Like the many papers suggested, to have a better performance, instead of using $ \hat{R} = U \cdot V^T $ directly, I use $\hat{R} = \mu + B_u + B_v + U \cdot V^T $, where $\mu$ is the average rating, $B_u$ is the bias of user, and $B_v$ is the bias of item.

Thus, this model corresponds to a loss function: $\min_{B_u, B_v, U, V} = ||I\circ(R-\mu-Bu-B_v-U\cdot V^T)||_F^2 + \lambda (||B_u||_F^2 + ||B_v||_F^2 + ||U||_F^2 + ||V||_F^2)$

where I is the masking matrix in which $I_{ij} = 1$ if $R_{ij}$ is known, and $||\cdot||_F$ is the frobenius norm.

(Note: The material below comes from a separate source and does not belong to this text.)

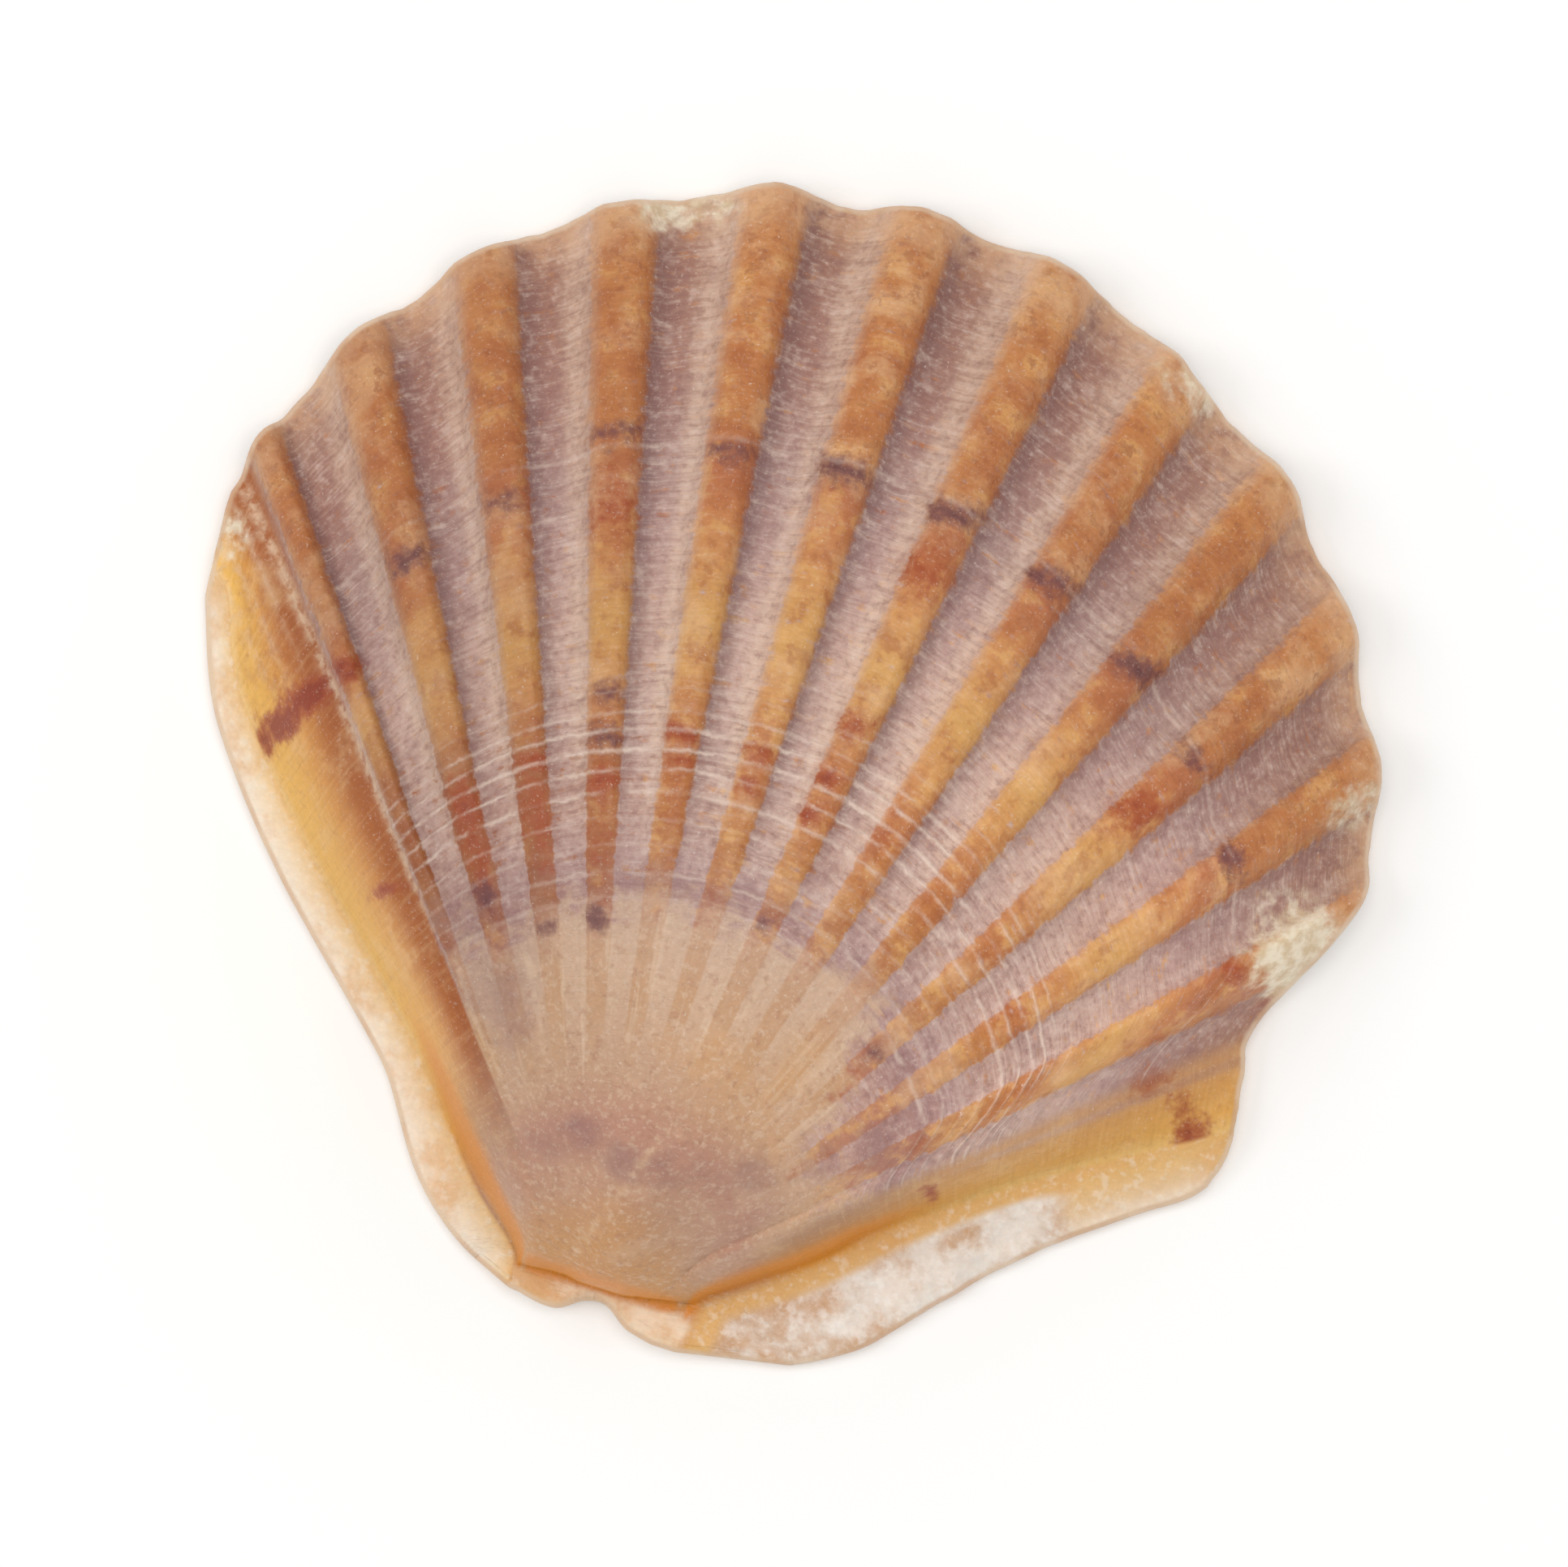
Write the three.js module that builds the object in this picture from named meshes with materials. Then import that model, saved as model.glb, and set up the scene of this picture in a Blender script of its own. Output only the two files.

Then, I solve this by gradient descent, it seems to work fine, and the test RMSE is 0.25.

However, when I investigate the contribution of each part in predict function $\hat{R} = \mu + B_u + B_v + U \cdot V^T $, I notice that, $\mu$ is about 0.5, $b_u$ and $b_i$ are about $\pm0.3$, but the part of $ U \cdot V^T $ is quite small, normally about $\pm 0.01$.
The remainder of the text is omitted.